# Work instructions
How many of the lines contain the string "scene"? Give the number, with no other words.

◇ ◇ ◇

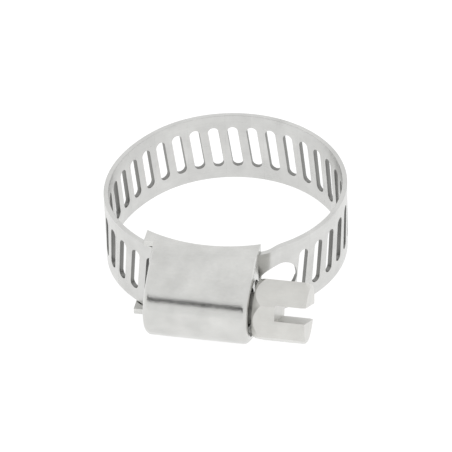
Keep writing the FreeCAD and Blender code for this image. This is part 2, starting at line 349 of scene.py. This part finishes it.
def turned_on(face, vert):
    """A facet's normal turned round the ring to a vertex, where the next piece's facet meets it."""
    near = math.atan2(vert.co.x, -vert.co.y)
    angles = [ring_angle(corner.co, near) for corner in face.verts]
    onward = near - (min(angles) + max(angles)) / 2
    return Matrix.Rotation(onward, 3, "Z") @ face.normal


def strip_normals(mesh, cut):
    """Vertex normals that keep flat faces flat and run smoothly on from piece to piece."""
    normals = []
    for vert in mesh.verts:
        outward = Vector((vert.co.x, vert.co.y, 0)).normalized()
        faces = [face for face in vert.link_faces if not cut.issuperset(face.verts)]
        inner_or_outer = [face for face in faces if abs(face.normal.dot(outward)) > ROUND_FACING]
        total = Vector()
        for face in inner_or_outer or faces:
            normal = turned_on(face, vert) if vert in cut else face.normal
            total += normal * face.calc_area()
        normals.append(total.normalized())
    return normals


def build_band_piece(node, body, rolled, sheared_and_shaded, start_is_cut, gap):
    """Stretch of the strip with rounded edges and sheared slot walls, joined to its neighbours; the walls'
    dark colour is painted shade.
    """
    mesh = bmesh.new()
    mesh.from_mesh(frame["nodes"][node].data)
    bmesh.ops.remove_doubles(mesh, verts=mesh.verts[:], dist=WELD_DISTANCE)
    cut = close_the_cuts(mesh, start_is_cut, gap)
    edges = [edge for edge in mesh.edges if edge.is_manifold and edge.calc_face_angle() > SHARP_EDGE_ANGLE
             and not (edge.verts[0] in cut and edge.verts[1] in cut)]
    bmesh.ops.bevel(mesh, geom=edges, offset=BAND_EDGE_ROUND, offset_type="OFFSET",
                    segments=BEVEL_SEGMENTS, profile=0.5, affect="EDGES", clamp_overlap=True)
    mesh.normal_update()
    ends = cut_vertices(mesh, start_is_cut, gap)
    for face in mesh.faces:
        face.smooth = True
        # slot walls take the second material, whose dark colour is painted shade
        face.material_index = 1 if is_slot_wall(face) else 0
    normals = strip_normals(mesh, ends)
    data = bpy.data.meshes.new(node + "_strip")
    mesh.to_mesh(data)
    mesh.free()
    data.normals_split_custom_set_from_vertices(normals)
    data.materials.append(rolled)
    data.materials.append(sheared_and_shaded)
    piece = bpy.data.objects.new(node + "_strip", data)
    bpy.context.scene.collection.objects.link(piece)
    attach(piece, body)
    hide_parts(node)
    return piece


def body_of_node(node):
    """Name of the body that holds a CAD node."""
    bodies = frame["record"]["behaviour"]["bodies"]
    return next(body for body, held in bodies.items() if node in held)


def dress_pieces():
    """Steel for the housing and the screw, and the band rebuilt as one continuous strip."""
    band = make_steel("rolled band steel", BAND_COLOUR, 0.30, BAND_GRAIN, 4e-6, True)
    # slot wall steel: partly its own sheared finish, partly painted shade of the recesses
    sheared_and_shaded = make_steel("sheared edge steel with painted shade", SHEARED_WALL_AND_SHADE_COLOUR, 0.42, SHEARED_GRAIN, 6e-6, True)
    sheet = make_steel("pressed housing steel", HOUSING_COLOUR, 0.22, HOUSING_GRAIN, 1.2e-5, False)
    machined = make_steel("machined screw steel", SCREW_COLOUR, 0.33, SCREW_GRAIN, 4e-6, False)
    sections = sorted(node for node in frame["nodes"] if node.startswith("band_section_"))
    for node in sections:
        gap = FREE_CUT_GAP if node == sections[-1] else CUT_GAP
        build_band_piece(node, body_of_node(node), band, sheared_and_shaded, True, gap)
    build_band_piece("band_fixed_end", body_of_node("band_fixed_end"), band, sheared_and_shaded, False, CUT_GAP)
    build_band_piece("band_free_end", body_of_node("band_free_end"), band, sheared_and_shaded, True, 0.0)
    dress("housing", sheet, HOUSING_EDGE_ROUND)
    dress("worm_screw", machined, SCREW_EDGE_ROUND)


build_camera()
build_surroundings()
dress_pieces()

◇ ◇ ◇

# Exercise answer
2